Die Tonspur zu strecken ist nicht der richtige Weg, den meiner Erfahrung nach, ist es nicht die Tonspur die ungleichmäßig ist, sondern die Video Frames. Von daher musst die Anzahl der Bilder pro Sekunde, die wiedergegeben werden sollen (FPS) auf die Länge der Audiospur berechnen. Ist nicht schwer. 
Virtualdub bietet Dir sogar einen automatische Korrektur an. VDub->Menu->Video->Source rate adjustment->Change so video and audio match
Oder Du manipulierst den Video-Header von Hand...


----------



## Brathahn (15. März 2007)

Naja das problem ist nur das ich dann auch die japanische und englische tonspur anpassen muss.
Und andere Leute haben das ja auch hinbekommen.Also muss es noch eine andere Möglichkeit geben...
kennt die jemand!?


----------



## Christian Kusmanow (16. März 2007)

Ich bin zwar kein Crack in Sachen Video- & Audiobearbeitung. Aber ich komm täglich mit diesen Medien in Sachen Aufnahme und Manipulation in Berührung. Ich glaube nicht, dass die Audiospuren unterschiedlich lang sind. Wenn doch, dann kann es sein, dass die Spuren unterschiedliche Offsets haben. Du redest auf einmal von unterschiedlichen Tonspuren. Für einen Film? Soll das eine DVD werden?  Gäbe es da keine Möglichkeit unterschiedliche Offsets für die Spuren zu definieren? Wenn nicht, kannst ja die Offsets auch direkt in den Audiospuren einstellen.

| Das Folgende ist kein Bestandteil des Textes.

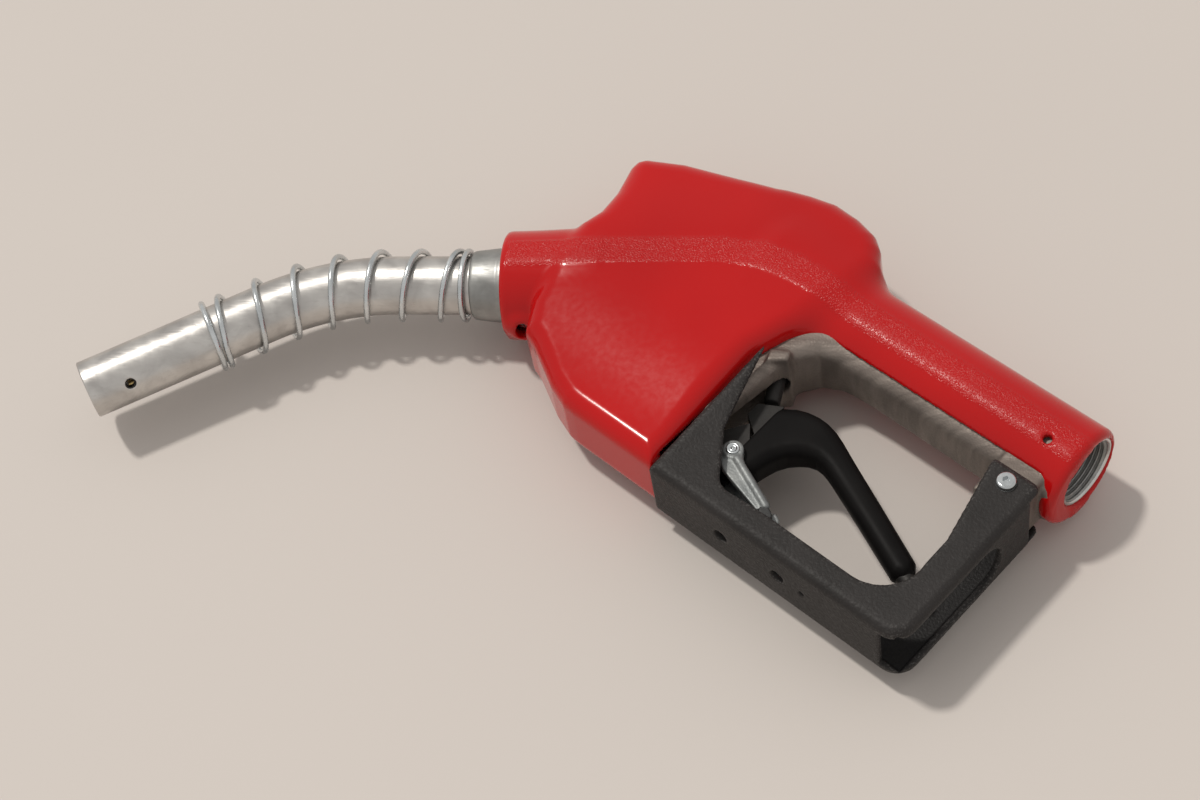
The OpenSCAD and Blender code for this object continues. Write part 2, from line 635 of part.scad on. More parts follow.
module clip_tip() color([0.05, 0.05, 0.05]) at_handle()
  translate([clip_pin_at[0], clip_pin_at[1], 0]) rotate([0, 0, clip_angle])
    for (side = [0, 1]) mirror([0, 0, side])
      translate([clip_length, -1.8, clip_in]) cube([clip_tip, 3.8, clip_thick]);

// ---- Inlet ----
module inlet_screen() color([0.7, 0.7, 0.68]) difference() {
  union() {
    along_handle(-inlet_length - 0.8) ring(10.4, 8, 0.8);
    along_handle(-inlet_length - 16) ring(8.6, 8, 15.6);
  }
  for (a = [0:60:120]) along_handle(-inlet_length - 14) rotate([0, 0, a])
    translate([-12, -1.5, 0]) cube([24, 3, 11]);
}

body_casting();
scuff_guard();
lever_guard();
hold_open_rack();
guard_rear_screw();
guard_rear_nut();
guard_front_pin();
spout_adapter();
adapter_oring();
spout_tube();
spout_spring();
sensing_tube();
sensing_port_insert();
spout_screw();
check_valve_seat();
check_valve_poppet();
check_valve_spring();
poppet_cap();
poppet_cap_oring();
main_spring();
main_poppet();
poppet_disc();
main_stem();
stem_packing();
packing_nut();
diaphragm_cap();
diaphragm_cap_screws();
diaphragm_spring();
diaphragm();
latch_pin();
latch_rollers();
plunger();
plunger_spring();
plunger_bush();
lever_core();
lever_sleeve();
lever_pin();
hold_open_clip();
clip_tip();
clip_pin();
inlet_screen();
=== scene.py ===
import json
import math

import bpy
import bmesh
import numpy as np
from mathutils import Matrix, Vector


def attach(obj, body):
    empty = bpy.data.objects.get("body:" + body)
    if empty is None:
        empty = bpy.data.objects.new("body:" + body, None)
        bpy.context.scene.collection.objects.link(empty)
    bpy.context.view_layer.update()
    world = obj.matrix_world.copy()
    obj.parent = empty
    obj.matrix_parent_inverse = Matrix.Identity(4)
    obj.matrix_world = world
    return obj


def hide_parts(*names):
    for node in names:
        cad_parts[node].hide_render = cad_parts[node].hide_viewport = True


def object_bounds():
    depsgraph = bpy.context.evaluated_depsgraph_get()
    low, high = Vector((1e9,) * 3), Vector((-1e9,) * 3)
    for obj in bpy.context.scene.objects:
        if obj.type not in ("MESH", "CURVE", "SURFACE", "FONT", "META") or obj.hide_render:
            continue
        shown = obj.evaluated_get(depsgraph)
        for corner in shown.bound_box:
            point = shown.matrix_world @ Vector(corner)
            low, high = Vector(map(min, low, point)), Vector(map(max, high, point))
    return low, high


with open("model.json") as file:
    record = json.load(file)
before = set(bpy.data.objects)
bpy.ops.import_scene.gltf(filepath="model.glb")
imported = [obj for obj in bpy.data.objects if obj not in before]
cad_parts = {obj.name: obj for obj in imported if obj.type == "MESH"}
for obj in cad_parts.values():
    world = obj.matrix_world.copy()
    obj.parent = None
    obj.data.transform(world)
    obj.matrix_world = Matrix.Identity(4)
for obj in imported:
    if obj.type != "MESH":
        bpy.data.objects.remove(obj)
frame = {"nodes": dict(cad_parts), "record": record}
cad_low, cad_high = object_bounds()

MM = 0.001

# ---------------------------------------------------------------- frames, in millimetres
# The row frame's origin is the inlet mouth. The outlet frame starts at the collar's front centre, with x
# along the outlet axis. The handle frame starts at the inlet mouth, with u out along the handle.
HANDLE_ANGLE = math.radians(37.5)
COS_H, SIN_H = math.cos(HANDLE_ANGLE), math.sin(HANDLE_ANGLE)
OUTLET_BACK, OUTLET_RISE = 228.3, 86.6

# places in the handle frame
LEVER_PIVOT = (-115.7, -83)
CLIP_PIVOT = (-104.7, -78.4)
GUARD_SCREW = (-14.5, -30.5)
STEM_FOOT = (-110.2, -51.5)
# unit vectors up the main stem and up the plunger, in the handle frame: in the row frame they lean
# 8 degrees to either side of y
STEM_LEAN = (-0.4925, 0.8703)
PLUNGER_LEAN = (-0.7133, 0.7009)


def from_handle(u, v):
    """Row x and y of a point in the handle frame."""
    return u * COS_H + v * SIN_H, -u * SIN_H + v * COS_H


def to_handle(x, y):
    """Handle u and v of a point in the row frame."""
    return x * COS_H - y * SIN_H, x * SIN_H + y * COS_H


def handle_points(points):
    """Points of a handle-frame outline, in the row frame."""
    return [from_handle(u, v) for u, v in points]


def outlet_points(points):
    """Points of an outlet-frame outline, in the row frame."""
    return [(x - OUTLET_BACK, y + OUTLET_RISE) for x, y in points]


# ---------------------------------------------------------------- distance fields
def arc(centre, radius, start, end, steps=6):
    """Points of an arc, angles in degrees."""
    turn = [math.radians(start + (end - start) * i / steps) for i in range(steps + 1)]
    return [(centre[0] + radius * math.cos(a), centre[1] + radius * math.sin(a)) for a in turn]


def polygon_distance(x, y, points):
    """Signed distance to a closed outline in the plane, negative inside."""
    nearest = np.full(x.shape, 1e9, np.float32)
    inside = np.zeros(x.shape, bool)
    for (ax, ay), (bx, by) in zip(points, points[1:] + points[:1]):
        ex, ey = bx - ax, by - ay
        wx, wy = x - ax, y - ay
        t = np.clip((wx * ex + wy * ey) / (ex * ex + ey * ey), 0, 1)
        nearest = np.minimum(nearest, (wx - ex * t) ** 2 + (wy - ey * t) ** 2)
        if ay != by:
            inside ^= ((ay <= y) != (by <= y)) & (wx < ex * (y - ay) / ey)
    return np.where(inside, -1, 1).astype(np.float32) * np.sqrt(nearest)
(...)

Also die Stille am Anfang vergrößern/verringern...


----------



## DJ Dicker (25. Oktober 2009)

Habe ich schon erledigt


----------



## DJ Dicker (25. Oktober 2009)

Hallo ich habe hier eine Frage und zwar habe ich hier eine DVD von der USA mit RC1 kann ich da die Source nehmen und dann die Deutsche Tonspur draufsetzen oder muss ich den komplett neu Encoden das er Pal ist ich bitte um deine Hilfe Danke dir im Voraus

Und wie Wandele ich eine 25 FPS zu 23,97 in NTSC ich danke ihnen im Voraus


----------